Upset that Republican Carl Paladino disavowed portions of the speeches he made at two Brooklyn synagogues on Sunday, Rabbi Yehuda Levin on Wednesday withdrew his support for the candidate.
“If he continues on this path, not only can’t I vote for him, but I will call on all religious people to write in ‘morality’ or something like that [on the ballot],” said Rabbi Levin in a phone interview.
Rabbi Levin, a crusader against gay marriage and abortion rights, wrote one of the two speeches read by the gubernatorial hopeful and parts of the second, he told The Jewish Week Sunday.
After a firestorm of criticism over the anti-gay remarks, including some that Paladino deleted from the text as delivered, Paladino at first defended the speech on Monday, but later released a statement saying he should have been more careful.

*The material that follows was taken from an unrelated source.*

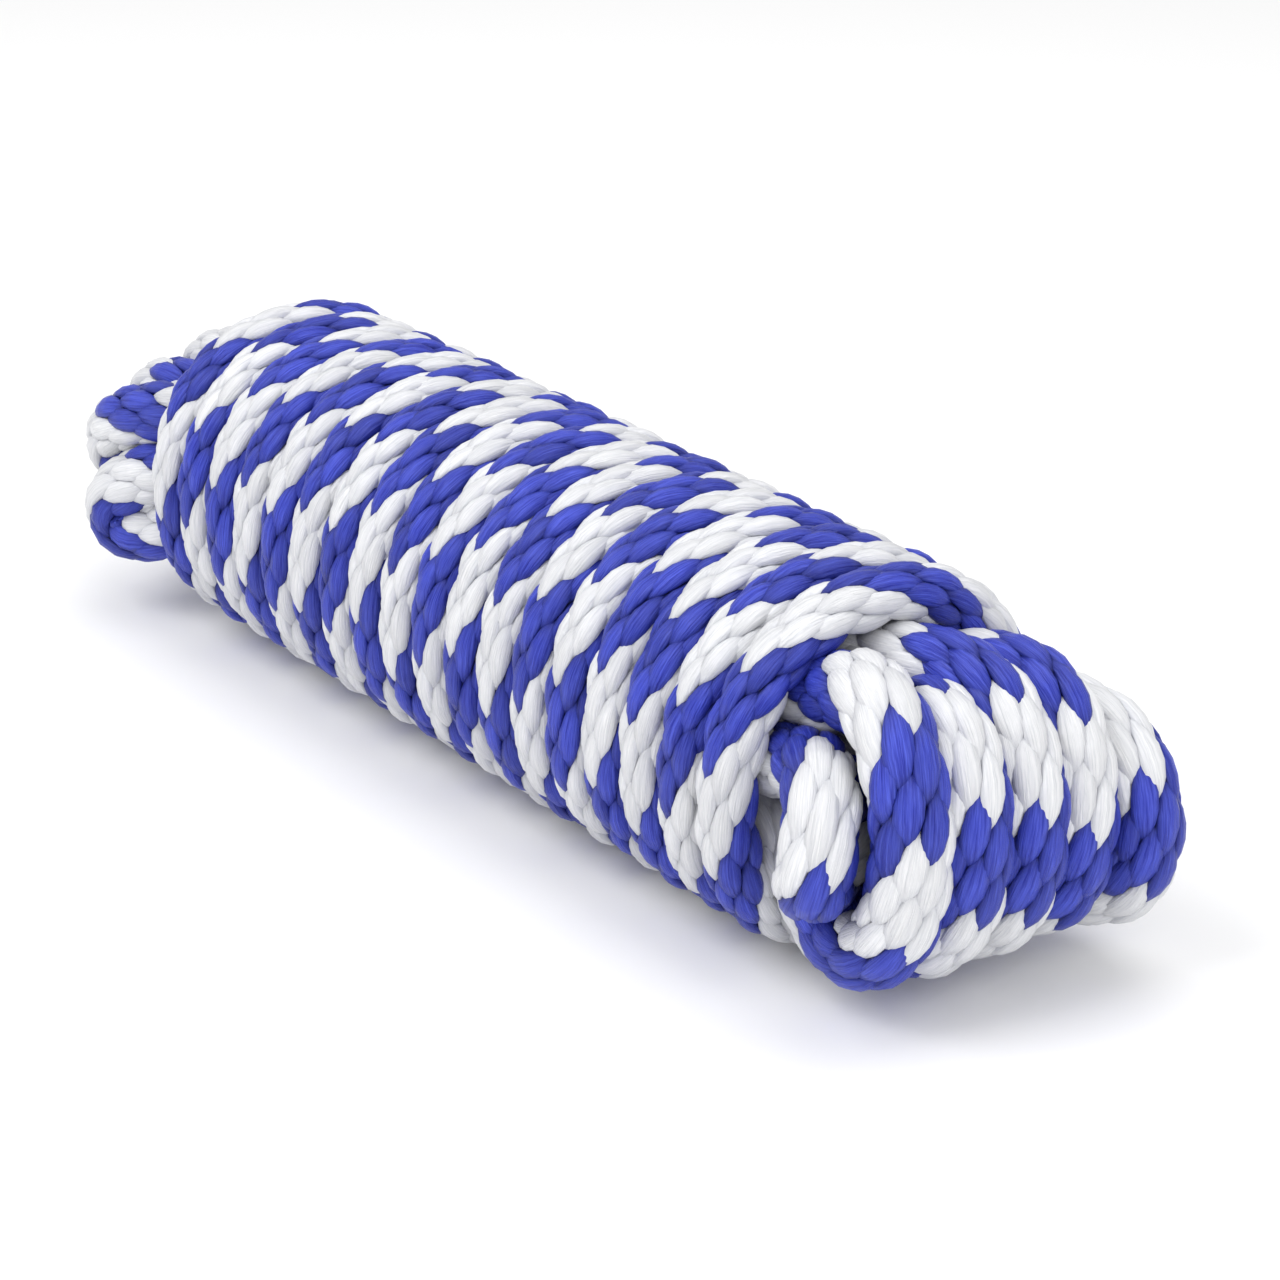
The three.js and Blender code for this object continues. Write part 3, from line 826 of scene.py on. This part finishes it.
class DOCKLINE_OT_winding(bpy.types.Operator):
    """Lay the stitches of the lead-in, the turns wound round the bundle and the tucked tail"""
    bl_idname = "dockline.winding"
    bl_label = "Winding"

    def execute(self, context):
        route = dict(MADE["route"])
        whole, q_all, t, out, q = winding_line(route["lead"], route["winding"], route["tail"])
        line, q0 = stitch_line("winding_line", whole, q_all, t, out)
        MADE["lines"] = [(whole, q_all, out, np.cross(t, out))]
        at = np.linspace(START, END, len(q))
        cuts = [math.ceil(q_all[0] + 1)] + [round(float(np.interp(k, at, q))) for k in SECTION_ENDS]
        cuts.append(math.floor(q_all[-1] - 1))
        names = ["lead_in"] + [f"winding_{i + 1}" for i in range(len(SECTION_ENDS) - 1)] + ["tail"]
        MADE["winding"] = []
        for i, name in enumerate(names):
            wales = OUTER_WALES if name.startswith("winding") else None
            for colour in ("blue", "white"):
                mesh = stitches(name, line, q0, cuts[i], cuts[i + 1] - cuts[i], colour, wales)
                MADE["winding"].append(join(f"{name}_{colour}", [mesh], MADE[colour]))
        bpy.data.objects.remove(line)
        return {"FINISHED"}


class DOCKLINE_OT_loops(bpy.types.Operator):
    """Lay the stitches of the loops at both ends"""
    bl_idname = "dockline.loops"
    bl_label = "Loops"

    def execute(self, context):
        route = dict(MADE["route"])
        MADE["loops"] = []
        front = [(f"front_{i + 1}", *each) for i, each in enumerate(zip(FRONT_SHIFT, FRONT_PLUMP))]
        rear = [(f"rear_{i + 1}", *each) for i, each in enumerate(zip(REAR_SHIFT, REAR_PLUMP))]
        for group, members in (("front_near", front[:3]), ("front_far", front[3:]), ("rear", rear)):
            found = {"blue": [], "white": []}
            for name, shift, plump in members:
                points, q, t, out = loop_line(route[name], shift)
                line, q0 = stitch_line(f"{name}_line", points, q, t, out)
                MADE["lines"].append((points, q, out, np.cross(t, out)))
                first = math.ceil(q[0] + 0.6)
                rows = math.floor(q[-1] - 1.2) - first
                for colour, meshes in found.items():
                    label = f"{name}_{colour}"
                    meshes.append(stitches(label, line, q0, first, rows, colour, plump=plump))
                bpy.data.objects.remove(line)
            for colour, meshes in found.items():
                MADE["loops"].append(join(f"{group}_{colour}", meshes, MADE[colour]))
        return {"FINISHED"}


def ring_mesh(name, rings, material):
    """A closed, smooth mesh through rings of the same number of points, with a flat face at each end."""
    sides = len(rings[0])
    faces = [(k * sides + i, k * sides + (i + 1) % sides, (k + 1) * sides + (i + 1) % sides, (k + 1) * sides + i)
             for k in range(len(rings) - 1) for i in range(sides)]
    faces += [tuple(range(sides))[::-1], tuple((len(rings) - 1) * sides + i for i in range(sides))]
    mesh = bpy.data.meshes.new(name)
    mesh.from_pydata([tuple(v) for ring in rings for v in ring], [], faces)
    mesh.polygons.foreach_set("use_smooth", [True] * len(mesh.polygons))
    mesh.update()
    mesh.materials.append(material)
    return mesh


def melted_end(name, centre, away):
    """A closed cap of melted fibre: a short skirt over the rope's end and a blunt, slightly uneven face."""
    away = away / np.linalg.norm(away)
    u = np.cross(away, [0.0, 0.0, 1.0]) if abs(away[2]) < 0.9 else np.cross(away, [0.0, 1.0, 0.0])
    u /= np.linalg.norm(u)
    v = np.cross(away, u)
    rings = []
    for k, (x, r) in enumerate(MELT_PROFILE):
        ring = []
        for a in (2 * math.pi * i / MELT_SIDES for i in range(MELT_SIDES)):
            lump = 1 + 0.03 * math.sin(3 * a + k) + 0.02 * math.sin(7 * a + 2 * k)
            ring.append(centre + LAY * (x * away + r * lump * (math.cos(a) * u + math.sin(a) * v)))
        rings.append(ring)
    return add_object(name, ring_mesh(name, rings, MADE["melt"]))


class DOCKLINE_OT_core(bpy.types.Operator):
    """Make the rope's body that the stitches lie on, and its melted ends"""
    bl_idname = "dockline.core"
    bl_label = "Rope Body"

    def execute(self, context):
        points = []
        for _, stretch in MADE["route"]:
            # a stretch's first point is the last one's end
            points += [v for v in even(stretch, BODY_STEP) if not points or np.linalg.norm(v - points[-1]) > 0.05]
        points = even(np.array(points), BODY_STEP)
        tangent, out = frames_along(points, np.array([0, 0, 1.0]), 0)
        side = np.cross(tangent, out)
        # the colour under a stitch follows the nearest line of stitches
        line_p, line_q, line_out, line_side = (np.concatenate([line[k] for line in MADE["lines"]]) for k in range(4))
        path = place(points)
        rings, shade = [], []
        for i, p in enumerate(points):
            near = int(np.argmin(((line_p - p) ** 2).sum(1)))
            ring = []
            for a in (2 * math.pi * k / BODY_SIDES for k in range(BODY_SIDES)):
                ray = math.cos(a) * out[i] + math.sin(a) * side[i]
                ring.append(path[i] + BODY_R * LAY * ray)
                turn = math.atan2(ray @ line_side[near], ray @ line_out[near]) / (2 * math.pi)
                shade.append(0.0 if (line_q[near] - PERIOD * turn) % PERIOD < PERIOD / 2 else 1.0)
            rings.append(ring)
        mesh = ring_mesh("rope_body", rings, MADE["core"])
        mesh.attributes.new("shade", "FLOAT", "POINT").data.foreach_set("value", shade)
        MADE["body"] = add_object("rope_body", mesh)
        MADE["path"] = path
        MADE["ends"] = [melted_end("sealed_end_near_lead", path[0], path[0] - path[2]),
                        melted_end("sealed_end_tail", path[-1], path[-1] - path[-3])]
        return {"FINISHED"}


class DOCKLINE_OT_declare(bpy.types.Operator):
    """Tie every piece to the frame"""
    bl_idname = "dockline.declare"
    bl_label = "Tie to Frame"

    def execute(self, context):
        body, others = MADE["body"], MADE["winding"] + MADE["loops"] + MADE["ends"]
        for obj in [body] + others:
            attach(obj, "root")
            "rope_white" if "white" in obj.name else "rope_blue"
        for obj, standing_for in zip(MADE["ends"], ("sealed_end_inner", "sealed_end_outer")):
            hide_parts(standing_for)
        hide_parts(*[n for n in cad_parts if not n.startswith("sealed_end")])
        return {"FINISHED"}


# ---- the stage: each light's name, place, size and watts
LIGHTS = (("key", (-0.15, -0.75, 0.95), 0.7, 7.0), ("fill", (0.95, -0.25, 0.55), 0.8, 4.5),
          ("top", (0.0, 0.3, 1.2), 1.0, 5.5))
LIT_SPOT = (0, 0, 0.03)
AMBIENT = 0.62                              # strength of the light from all round
FLOOR_HALF = 3.0
CAMERA_FROM = (44.814, -31.680, 22.323)     # in lays from the middle of the hank's axis
CAMERA_AIM = (-0.74180, 0.54803, -0.38652)
LENS = 95.71                                # mm, on a 36 mm sensor


def stand(name, data, where, aim):
    """A light or camera at a place, looking along aim with its top upwards."""
    obj = add_object(name, data)
    obj.matrix_world = Matrix.Translation(where) @ Vector(aim).to_track_quat("-Z", "Y").to_matrix().to_4x4()
    return obj


class DOCKLINE_OT_stage(bpy.types.Operator):
    """Add the pale floor, the soft lights and the camera"""
    bl_idname = "dockline.stage"
    bl_label = "Stage"

    def execute(self, context):
        scene = context.scene
        mesh = bpy.data.meshes.new("floor")
        s = FLOOR_HALF
        mesh.from_pydata([(-s, -s, 0), (s, -s, 0), (s, s, 0), (-s, s, 0)], [], [(0, 1, 2, 3)])
        material, _, shader = new_material("pale_floor", 0.9)
        shader.inputs["Base Color"].default_value = (0.9, 0.9, 0.9, 1)
        mesh.materials.append(material)
        add_object("floor", mesh)
        scene.world = bpy.data.worlds.new("studio")
        scene.world.use_nodes = True
        background = scene.world.node_tree.nodes["Background"]
        background.inputs[0].default_value = (1, 1, 1, 1)
        background.inputs[1].default_value = AMBIENT
        for name, where, size, energy in LIGHTS:
            data = bpy.data.lights.new(name, "AREA")
            data.energy, data.size = energy, size
            stand(name, data, where, Vector(LIT_SPOT) - Vector(where))
        data = bpy.data.cameras.new("camera")
        data.sensor_width, data.lens = 36.0, LENS
        data.clip_start, data.clip_end = 0.01, 20.0
        scene.camera = stand("camera", data, Vector(place(CAMERA_FROM)), CAMERA_AIM)
        scene.view_settings.view_transform = "Standard"
        return {"FINISHED"}


class DOCKLINE_PT_panel(bpy.types.Panel):
    """Lists the settings and the steps"""
    bl_label = "Dock Line"
    bl_space_type = "VIEW_3D"
    bl_region_type = "UI"
    bl_category = "Dock Line"

    def draw(self, context):
        c = context.scene.dock_line
        for name in ("wales", "crown", "stitch_depth", "overlap", "breadth", "slant", "blue", "white"):
            self.layout.prop(c, name)
        for kind in OPERATORS:
            self.layout.operator(kind.bl_idname)


OPERATORS = (DOCKLINE_OT_route, DOCKLINE_OT_winding, DOCKLINE_OT_loops, DOCKLINE_OT_core, DOCKLINE_OT_declare,
             DOCKLINE_OT_stage)
CLASSES = (DockLineSettings, *OPERATORS, DOCKLINE_PT_panel)


def register():
    for kind in CLASSES:
        bpy.utils.register_class(kind)
    bpy.types.Scene.dock_line = PointerProperty(type=DockLineSettings)


def unregister():
    del bpy.types.Scene.dock_line
    for kind in reversed(CLASSES):
        bpy.utils.unregister_class(kind)


def main():
    register()
    bpy.ops.dockline.stage()
    bpy.ops.dockline.route()
    bpy.ops.dockline.winding()
    bpy.ops.dockline.loops()
    bpy.ops.dockline.core()
    bpy.ops.dockline.declare()


if __name__ == "__main__":
    main()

“Yesterday I was handed a script. I redacted some contents that were unacceptable. I did also say some things for which I should have chosen better words … I sincerely apologize for any comment that may have offended the Gay and Lesbian Community or their family members.”
Rabi Levin said in the interview Wednesday, after a press conference outside St. Patrick’s cathedral, that Paladino “has been completely co-opted by homosexual militants. He has genuflected in an alarming and comprehensive way.”
He called on Archbishop Timothy Dolan, leader of the New York Catholic Diocese, to convene an interfaith conference of opponents of gay rights to “tell their side of the story” to the two major party candidates, both of whom are Catholic.
“He asked for forgiveness,” Rabbi Levin said of Paladino. “If he wants forgiveness, maybe he should see a priest.”
Rabbi Levin and Paladino, a Buffalo developer and landlord, became fast friends since their first meeting on Sept. 21, when the rabbi offered his support in response to accusations of anti-Semitism raised against Paladino by Jewish supporters of Democrat Andrew Cuomo.